Однако я решил, что уходить в тот момент из академии было бы неправильно. Я позвонил С. С. Станкову, рассказал о чуть было не состоявшейся вивисекции, устроенной из-за моего решения перейти на биофак МГУ, и попросил его повременить с хлопотами о переводе. Я закончил второй курс, проучился весь третий курс, перешел на четвертый, занимался научной работой на кафедре физиологии растений и всё больше интересовался генетикой. Поразительно, но за прошедший после собрания год никто из моих сокурсников ни разу даже не напомнил мне о том злополучном инциденте, а Резниченко вскоре заменили на посту декана профессором Е. Д. Корольковым.
12
Анекдот этот был следующим: «В середине океана идет океанский лайнер. Вдруг у него мотор заглох. Бьются, бьются – толку нет. Вдруг в чистом небе появляется облачко, растет, растет, и из него Бог снисходит на палубу. Спрашивает: „Что случилось?“ Узнает, что лайнер советский, грустнеет и обещает прислать Карла Маркса. Тот прилетает. Расспрашивает, в чем дело, и говорит: „Нет, я помочь не могу. Я – теоретик. Тут практик нужен. Я вам Ленина пришлю“. Прилетает Ленин. Просит дать ему большой разводной ключ и кувал-дочку. Лезет в машинное отделение. Долго там стучит. Потом вылезает наверх, обтирает руки ветошью и заявляет: „Нет, товарищи. Ничего не выйдет. У вас весь пар в гудок уходит"».
Встречи с И. Г. Эренбургом
Я уже упоминал, что, начиная со второго курса, стал публиковать статьи в газете «Тимирязевец» и часто бывал в её редакции. В ней собирались иногда по вечерам студенты, писавшие стихи или рассказы. Стал и я посещать это литературное объединение академии. Его руководителем считался Илья Эренбург, хотя самого писателя на этих заседаниях я никогда не видел.

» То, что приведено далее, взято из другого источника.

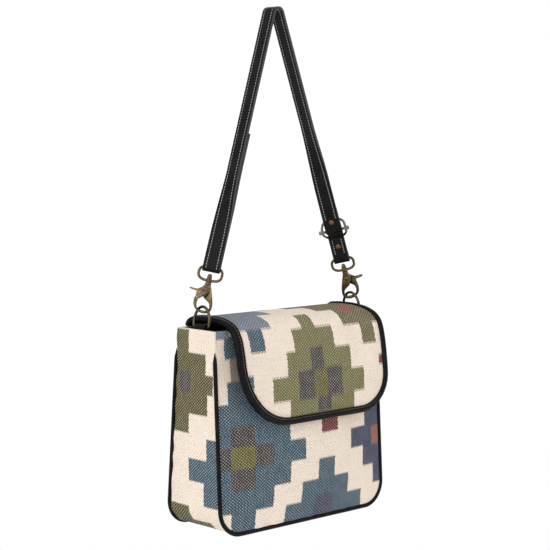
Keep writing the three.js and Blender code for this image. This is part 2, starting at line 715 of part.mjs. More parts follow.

Но однажды ответственный секретарь газеты Николай Иванович Кузнецов спросил меня, не могу ли я иногда приезжать к Эрен-бургу на дачу по воскресеньям, чтобы помогать ему управляться с выращиванием цветов в его оранжерее. Кузнецов считал, что раз меня наградили премией за научную работу по ботанике, я должен подходить как консультант в таком нехитром деле. Я согласился, и Эренбург стал присылать за мной к общежитию своего шофера на шикарной черной машине, тот же шофер привозил меня поздно вечером обратно. Илья Григорьевич особенно любил тюльпаны, причем он рассказывал, что специально летает иногда в Голландию, чтобы покупать там луковицы растений с наиболее интересными по расцветке и форме цветками. Для меня такое объяснение казалось чем-то совершенно ирреалистичным. Представить себе, что советский человек мог по своему желанию взять билет и полететь в капиталистический мир только за тем, чтобы купить в свой садик тюльпаны особой раскраски, я не мог.
Эренбург учил меня по ходу дела разным вещам, и одному его напутствию я часто потом следовал, вспоминая его с признательностью. «Не упускай своего счастья, – говорил он мне, – многое в жизни бывает лишь раз, не повторяется и не возвращается. Если что-то можешь сделать сейчас, сию минуту, – делай. Мгновенья не длятся долго. Они – мгновенья. То, что пришло сейчас, завтра может не прийти. Так не хлопай ушами, не упускай шанс. Он может оказаться важным. И единственным. Всё ведь в твоих руках. Только надо относиться к жизни серьезно. И с вниманием. И с волнением душевным. И с постоянной готовностью к свершениям. Лень – враг хорошего и нового».